**Available data**
------------------------

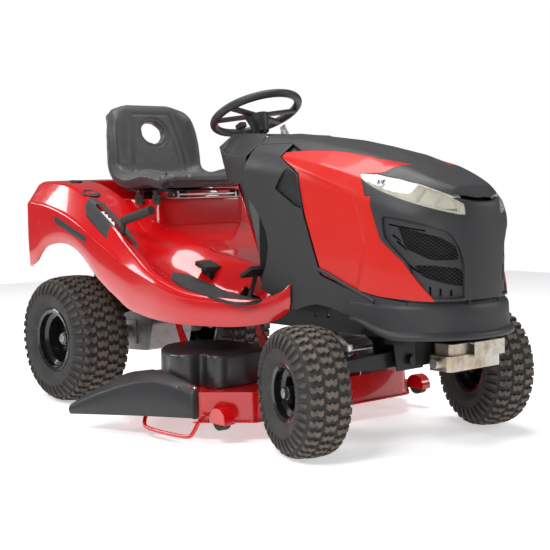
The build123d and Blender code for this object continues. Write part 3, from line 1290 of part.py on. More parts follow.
def centring(shapes):
    """Moves the origin to the ground under the middle of everything."""
    boxes = [s.bounding_box() for s in shapes]
    mid = [(
        min(tuple(b.min)[k] for b in boxes) + max(tuple(b.max)[k] for b in boxes)
    ) / 2 for k in (0, 1)]
    return Vector(-mid[0], -mid[1], 0)


PARTS = {name: as_compound(shape) for name, shape in build().items()}
SHIFT = centring(PARTS.values())

if __name__ == "__main__":
    os.makedirs("parts", exist_ok=True)
    for name, shape in PARTS.items():
        export_step(Pos(SHIFT.X, SHIFT.Y, 0) * shape, f"parts/{name}.step")
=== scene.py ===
"""Finished surfaces of a riding lawn mower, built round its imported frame.

Every size is in millimetres in the designer's frame: X to the operator's left, Y to the
rear from the front axle, Z up from the ground. at() turns it into the scene's metres.
"""

import json
import math

import bpy
from bpy.props import FloatProperty, FloatVectorProperty, PointerProperty
from mathutils import Matrix, Vector


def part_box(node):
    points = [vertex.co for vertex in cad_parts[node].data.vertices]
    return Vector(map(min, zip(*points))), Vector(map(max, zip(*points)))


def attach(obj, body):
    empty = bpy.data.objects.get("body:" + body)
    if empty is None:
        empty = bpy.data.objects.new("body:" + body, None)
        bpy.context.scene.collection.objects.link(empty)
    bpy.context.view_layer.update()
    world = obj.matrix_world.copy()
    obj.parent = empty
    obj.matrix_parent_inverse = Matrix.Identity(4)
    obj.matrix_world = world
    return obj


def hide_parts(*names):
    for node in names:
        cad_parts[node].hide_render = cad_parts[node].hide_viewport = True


bl_info = {
    "name": "Riding Lawn Mower",
    "version": (1, 0, 0),
    "blender": (4, 5, 0),
    "location": "View3D > Sidebar > Mower",
    "description": "Models the covers, tyres, seat and finishes of a riding lawn mower",
    "category": "Object",
}

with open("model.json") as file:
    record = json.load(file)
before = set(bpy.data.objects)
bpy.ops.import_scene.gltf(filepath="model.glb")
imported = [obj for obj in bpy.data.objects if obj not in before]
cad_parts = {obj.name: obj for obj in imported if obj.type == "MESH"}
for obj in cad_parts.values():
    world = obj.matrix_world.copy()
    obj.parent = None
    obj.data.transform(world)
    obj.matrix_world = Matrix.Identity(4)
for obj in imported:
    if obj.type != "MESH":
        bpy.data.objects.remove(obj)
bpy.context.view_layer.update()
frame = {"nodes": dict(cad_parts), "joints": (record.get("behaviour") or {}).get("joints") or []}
MM = 0.001
PIVOT = next(j for j in frame["joints"] if j["name"] == "front_axle_swing")["pos_m"]


def at(x, y, z):
    """A point of the design frame, in metres in the scene."""
    return Vector((PIVOT[0] + x * MM, PIVOT[1] + y * MM, z * MM))


def design_box(node):
    """A frame piece's lowest and highest corners, in design millimetres."""
    low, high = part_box(node)
    shift = Vector((PIVOT[0], PIVOT[1], 0))
    return (low - shift) / MM, (high - shift) / MM


# ------------------------------------------------------------------ lines
def blend(x, pairs):
    """Straight interpolation in a list of (place, value)."""
    if x <= pairs[0][0]:
        return pairs[0][1]
    for (x0, v0), (x1, v1) in zip(pairs, pairs[1:]):
        if x <= x1:
            return v0 + (v1 - v0) * (x - x0) / (x1 - x0)
    return pairs[-1][1]


def ease(x, low, high):
    """0 below low, 1 above high, and a smooth step between."""
    t = min(1.0, max(0.0, (x - low) / (high - low)))
    return t * t * (3 - 2 * t)


def flow(points, steps=6):
    """A smooth line through all the points."""
    out = []
    n = len(points)
    for k in range(n - 1):
        p0, p1, p2, p3 = (points[max(0, k - 1)], points[k], points[k + 1], points[min(n - 1, k + 2)])
        for s in range(steps):
            t = s / steps
            out.append(tuple(
                0.5 * (
                    2 * b + (c - a) * t + (2 * a - 5 * b + 4 * c - d) * t * t + (3 * b - a - 3 * c + d) * t ** 3
                )
                for a, b, c, d in zip(p0, p1, p2, p3)
            ))
    out.append(tuple(points[-1]))
    return out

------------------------

**Exercise details**
Please write out the material word for word from its first line through the line holding "import math", including both, and no line past it.

**Written response**
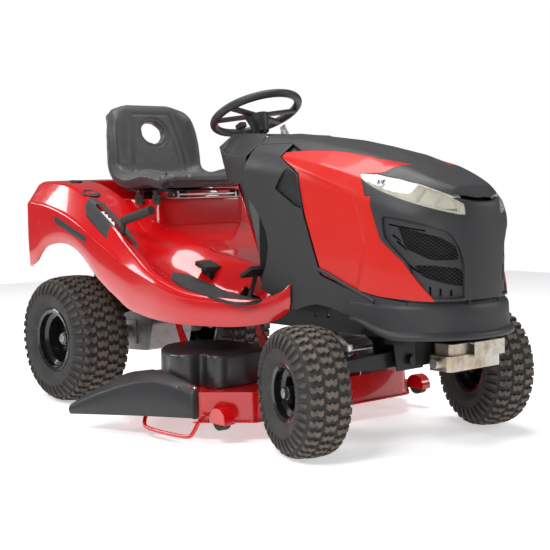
The build123d and Blender code for this object continues. Write part 3, from line 1290 of part.py on. More parts follow.
def centring(shapes):
    """Moves the origin to the ground under the middle of everything."""
    boxes = [s.bounding_box() for s in shapes]
    mid = [(
        min(tuple(b.min)[k] for b in boxes) + max(tuple(b.max)[k] for b in boxes)
    ) / 2 for k in (0, 1)]
    return Vector(-mid[0], -mid[1], 0)


PARTS = {name: as_compound(shape) for name, shape in build().items()}
SHIFT = centring(PARTS.values())

if __name__ == "__main__":
    os.makedirs("parts", exist_ok=True)
    for name, shape in PARTS.items():
        export_step(Pos(SHIFT.X, SHIFT.Y, 0) * shape, f"parts/{name}.step")
=== scene.py ===
"""Finished surfaces of a riding lawn mower, built round its imported frame.

Every size is in millimetres in the designer's frame: X to the operator's left, Y to the
rear from the front axle, Z up from the ground. at() turns it into the scene's metres.
"""

import json
import math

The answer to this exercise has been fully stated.